CG: We just wanted to make the whole thing fan-generated because it's for hardcore Mudvayne fans. It's something we wanted to do for our fans just to give them the stuff we had lying around on drives and in vaults. We let them pick the track listing and we pick the version of the track that they hear. We had a lot of art work that we've just accumulated that's been sent in to us, so it's to give back to those people that sat down to do something for Mudvayne. We're not trying to sell millions of records with this thing.

Crave: Do you have to get into a different headspace for HELLYEAH than you do for Mudvayne when you're writing?
CG: Yeah, Mudvayne is more calculated. To be able to keep your head wrapped around what's going on, you gotta look at it a certain way and give it a lot of attention, whereas HELLYEAH is more good time stuff. There are many emotions involved in the human spirit and living and being. I wanted to tap into different emotions. I put a lot of effort into lyric writing, and I put a lot of effort into the melody.

Crave: What's on horizon right now for you?
CG: I have a different idea that's new to the whole industry right now…expect something different from Mudvayne, something very innovative, something that's never been done before. The bitch of music now is that as tangible as music is, it's not. Like, there's a real fucking drum kit there and if you tried to steal it, you'd go to jail. There's a real guitar there, there's real things and real people and they're really working and creating something. And somewhere in that fucking thing, everything goes from this tangible thing being put together into this digital world to where people feel like, oh well it's right there, I can take it.

Crave: What's some of your ideas to bring that back?
CG: Now c'mon dude, people have been trying to figure this shit out forever. If I'm on to something, I'm not giving it up now! I'm not saying it's gonna change the face of anything, it might very well not. There's just something about the things that are going on right now that's fucked up. If I go into a 7-11 and I put one of those little five cent jawbreakers in my hand and walk out and somebody sees me do it, I would go to jail for shoplifting. You're talking about something that takes people shitloads of time and money to go in and put these records out, yet people quit looking at it like stealing, they just think it's the ok thing to do right now. So you have bands making money on touring because you can never recoup on the label side 'cause the label's losing money. I just want to look at people and say, 'If you like the shit, test it. Download a couple songs. And if you like it, fucking buy it. Fucking support it. Don't think for a second you're sticking it to the Man. Because at the end of the day the Man is going to stick it right up the artist's ass, and the actual people that are creating are getting pushed down further, like I got a fucking Ferrari in my garage or something. C'mon!
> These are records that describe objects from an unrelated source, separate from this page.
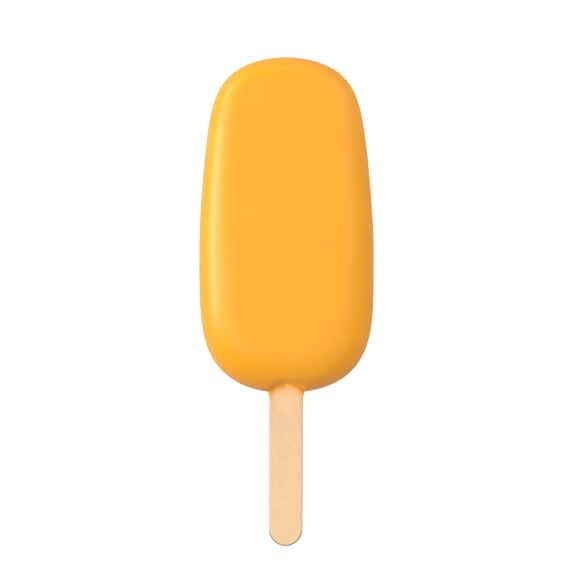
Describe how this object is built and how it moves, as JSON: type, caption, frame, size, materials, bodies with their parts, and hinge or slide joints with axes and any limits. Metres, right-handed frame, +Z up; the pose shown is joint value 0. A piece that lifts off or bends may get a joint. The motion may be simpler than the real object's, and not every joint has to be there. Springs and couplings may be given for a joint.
{
  "type": "ice lolly",
  "caption": "Smooth moulded ice lolly with an even coating on a flat wooden stick, lying on its back to be picked up by the stick.",
  "frame": {"origin": "on the surface the lolly lies on, under the middle of its overall length and width", "axes": "+X across the bar, +Y along the stick towards the bar's rounded head, +Z up, out of the face that shows"},
  "size_m": [0.0516, 0.1446, 0.0272],
  "materials": {
    "coating": "satin orange-yellow fruit coating, smooth, with a soft sheen",
    "wood": "bare pale wood, fine straight grain, tumbled edges"
  },
  "bodies": {
    "root": {"coated_bar": "coating", "stick": "wood"}
  },
  "joints": []
}
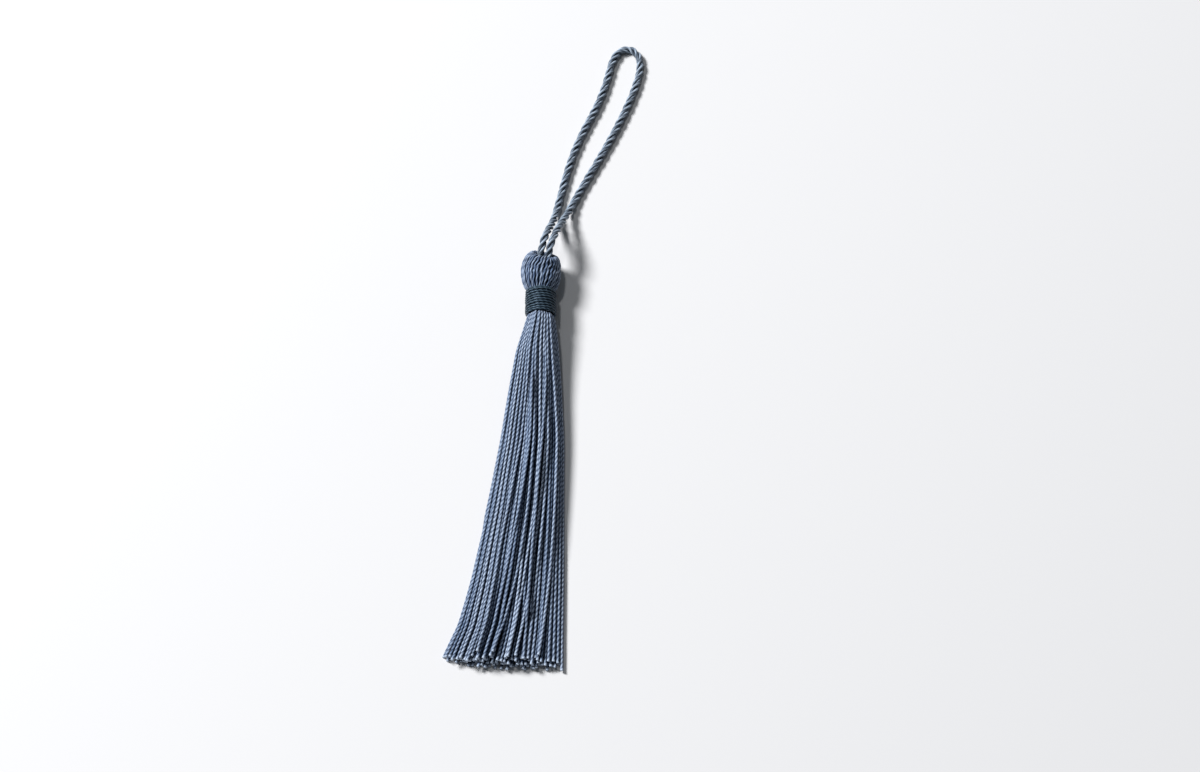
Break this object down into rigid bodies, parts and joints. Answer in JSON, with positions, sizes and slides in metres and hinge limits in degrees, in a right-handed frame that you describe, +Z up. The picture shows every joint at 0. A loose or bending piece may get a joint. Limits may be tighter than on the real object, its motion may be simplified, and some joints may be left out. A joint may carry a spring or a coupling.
{
  "type": "tassel",
  "caption": "Ball-head yarn tassel with a wound neck, a cut skirt of fine threads and a twisted hanging loop, lying on its side.",
  "frame": {"origin": "on the small flat spot under the head, at the level of the surface that the tassel lies on and straight below the middle of the ball", "axes": "+Y along the tassel from the skirt towards the hanging loop, +X across it, +Z up from the surface"},
  "size_m": [0.0355, 0.125, 0.0073],
  "materials": {
    "floss": "silky 2-ply floss, slate blue",
    "winding_thread": "silky wound thread, darker blue",
    "twisted_cord": "silky twisted cord, slate blue"
  },
  "bodies": {
    "root": {"yarn_tassel": "floss", "neck_binding": "winding_thread", "hanging_loop": "twisted_cord"}
  },
  "joints": []
}
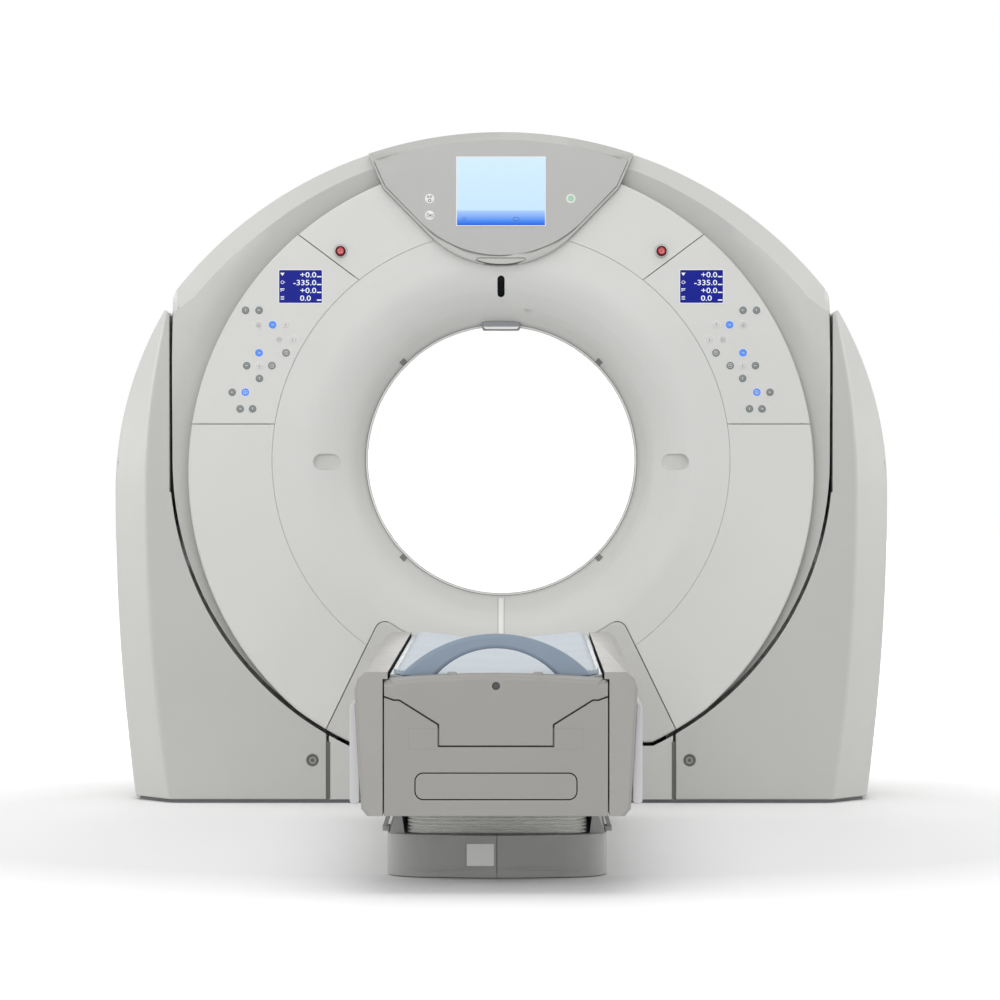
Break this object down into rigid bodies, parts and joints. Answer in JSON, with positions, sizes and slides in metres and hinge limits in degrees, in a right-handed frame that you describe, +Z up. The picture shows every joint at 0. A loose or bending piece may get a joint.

Crave: So piracy is definitely hurting the artist more than people are thinking.
CG: Think about this: Say for every record that is paid for, three are downloaded. I've sold 800,000 records or whatever it is, on Lost and Found, just that one record in particular. So you do the fucking math. So at 800,000 records sold, I get an 800,000-selling guarantee on the road. Now if I go on the road and it's charted that I've sold 2.4 million, I'm gonna get paid like a fucking 2.4 million selling artist, which is a lot of money.

Crave: So you're being hurt multiple ways, financially, from people illegally downloading.
CG: Absolutely. The worst part is you're being hurt by the people you care about. Music is art, and you have to do it for yourself, otherwise you're just going through the motions. I don't wanna just play in a band. I'm an artist.